A veces, la suma para rescatar a una cortesana podía equivaler a la construcción de un palacio. Con razón Lakan no pudo permitírselo. «¿A dónde quiere llegar este hombre con esta historia...?», pensó Jinshi.
—Era una cortesana muy peculiar: vendía su arte, pero no su cuerpo. Es más, ni siquiera consideraba a los clientes como tales. Al servir el té, los miraba con un aire tan arrogante, como si estuviera haciendo un acto de caridad hacia los plebeyos, en lugar de simular estar sirviendo a un señor. Yo me incluyo entre esos clientes, y no podía evitar que un escalofrío me recorriera la espalda, una sensación a la que no podía resistirme.
—...
A Jinshi se le hizo muy incómodo, así que apartó la mirada. Gaoshun, que se encontraba en un segundo plano, se mordió los labios con fuerza, dejando su boca en una línea recta. En este mundo había muchísima gente con los mismos gustos. Aquel hombre continuó, sin saber que los otros habían adivinado sus pensamientos. En los ojos del hombre, que sonreía de oreja a oreja, Jinshi vislumbró una llama de locura.

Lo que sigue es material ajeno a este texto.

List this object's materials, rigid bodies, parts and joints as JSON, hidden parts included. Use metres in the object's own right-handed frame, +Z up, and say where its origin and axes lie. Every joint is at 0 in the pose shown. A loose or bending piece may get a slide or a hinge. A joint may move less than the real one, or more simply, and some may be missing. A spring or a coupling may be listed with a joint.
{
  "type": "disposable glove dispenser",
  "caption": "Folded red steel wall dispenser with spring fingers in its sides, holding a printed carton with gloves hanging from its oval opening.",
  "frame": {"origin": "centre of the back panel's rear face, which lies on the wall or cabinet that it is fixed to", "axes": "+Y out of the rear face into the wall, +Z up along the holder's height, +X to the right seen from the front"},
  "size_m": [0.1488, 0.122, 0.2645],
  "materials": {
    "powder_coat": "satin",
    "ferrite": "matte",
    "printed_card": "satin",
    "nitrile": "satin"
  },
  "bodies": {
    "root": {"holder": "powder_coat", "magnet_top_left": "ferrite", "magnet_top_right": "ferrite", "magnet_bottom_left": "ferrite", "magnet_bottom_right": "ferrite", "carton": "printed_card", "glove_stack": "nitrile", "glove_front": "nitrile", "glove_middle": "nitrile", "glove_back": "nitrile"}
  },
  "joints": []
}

—Algún día, me hubiera gustado someterla. Al final, no pude resignarme a perder a esa cortesana, así que no me quedó más remedio que usar un par de trucos sucios. Como no me la podía permitir por el precio, la compré cuando su valor bajó. Es lo más normal, ¿no? El caso es que su valor lo hice bajar yo, ¿sabes?
Sus ojos astutos, tras el monóculo, sonreían. La historia los había atrapado sin que se dieran cuenta. Por eso era tan aterrador.

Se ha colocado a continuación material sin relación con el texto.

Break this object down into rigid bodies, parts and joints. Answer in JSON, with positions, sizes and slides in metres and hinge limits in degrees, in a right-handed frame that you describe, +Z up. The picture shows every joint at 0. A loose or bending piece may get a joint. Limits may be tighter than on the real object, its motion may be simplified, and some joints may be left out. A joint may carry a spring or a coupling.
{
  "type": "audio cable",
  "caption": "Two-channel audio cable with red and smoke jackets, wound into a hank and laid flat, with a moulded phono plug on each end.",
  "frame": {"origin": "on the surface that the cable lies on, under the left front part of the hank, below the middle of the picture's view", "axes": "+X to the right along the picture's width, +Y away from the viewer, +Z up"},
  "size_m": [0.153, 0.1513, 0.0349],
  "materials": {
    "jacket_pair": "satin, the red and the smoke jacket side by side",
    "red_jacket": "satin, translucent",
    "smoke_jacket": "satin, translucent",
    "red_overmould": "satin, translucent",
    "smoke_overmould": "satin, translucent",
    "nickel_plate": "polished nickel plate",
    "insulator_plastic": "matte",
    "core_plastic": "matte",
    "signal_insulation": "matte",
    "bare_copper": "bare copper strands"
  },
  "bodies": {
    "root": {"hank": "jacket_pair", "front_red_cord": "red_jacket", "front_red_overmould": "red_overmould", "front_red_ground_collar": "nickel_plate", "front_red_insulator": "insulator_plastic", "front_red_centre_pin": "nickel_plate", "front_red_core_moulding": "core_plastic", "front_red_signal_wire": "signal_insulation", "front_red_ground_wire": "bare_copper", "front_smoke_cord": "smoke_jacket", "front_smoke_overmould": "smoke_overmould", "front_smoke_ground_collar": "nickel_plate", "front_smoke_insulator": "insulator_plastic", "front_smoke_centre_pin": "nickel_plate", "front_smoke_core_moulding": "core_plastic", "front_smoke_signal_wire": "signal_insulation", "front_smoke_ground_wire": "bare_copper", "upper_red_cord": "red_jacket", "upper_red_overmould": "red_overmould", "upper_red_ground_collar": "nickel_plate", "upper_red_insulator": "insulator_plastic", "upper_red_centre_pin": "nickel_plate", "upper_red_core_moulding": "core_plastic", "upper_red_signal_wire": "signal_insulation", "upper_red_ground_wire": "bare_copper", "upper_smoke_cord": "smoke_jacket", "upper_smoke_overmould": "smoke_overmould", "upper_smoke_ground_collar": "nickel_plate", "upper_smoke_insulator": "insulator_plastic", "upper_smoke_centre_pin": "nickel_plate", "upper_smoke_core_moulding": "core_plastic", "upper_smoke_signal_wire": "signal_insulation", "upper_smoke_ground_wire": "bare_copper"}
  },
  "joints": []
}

—Oh, vaya... Ya es hora de irme. Mis subordinados se enfadarán si me quedo mucho más.
—¿Nos vas a dejar con la intriga, a estas alturas?
Con una repentina frialdad, Lakan se dispuso a recoger el zumo de frutas. Puso en el escritorio de Jinshi la licorera que había traído consigo.
—Dáselo a las sirvientas que trabajan aquí. Es un licor dulce, pero fácil de beber. —El consejero militar se despidió con la mano—. Bueno, hasta mañana.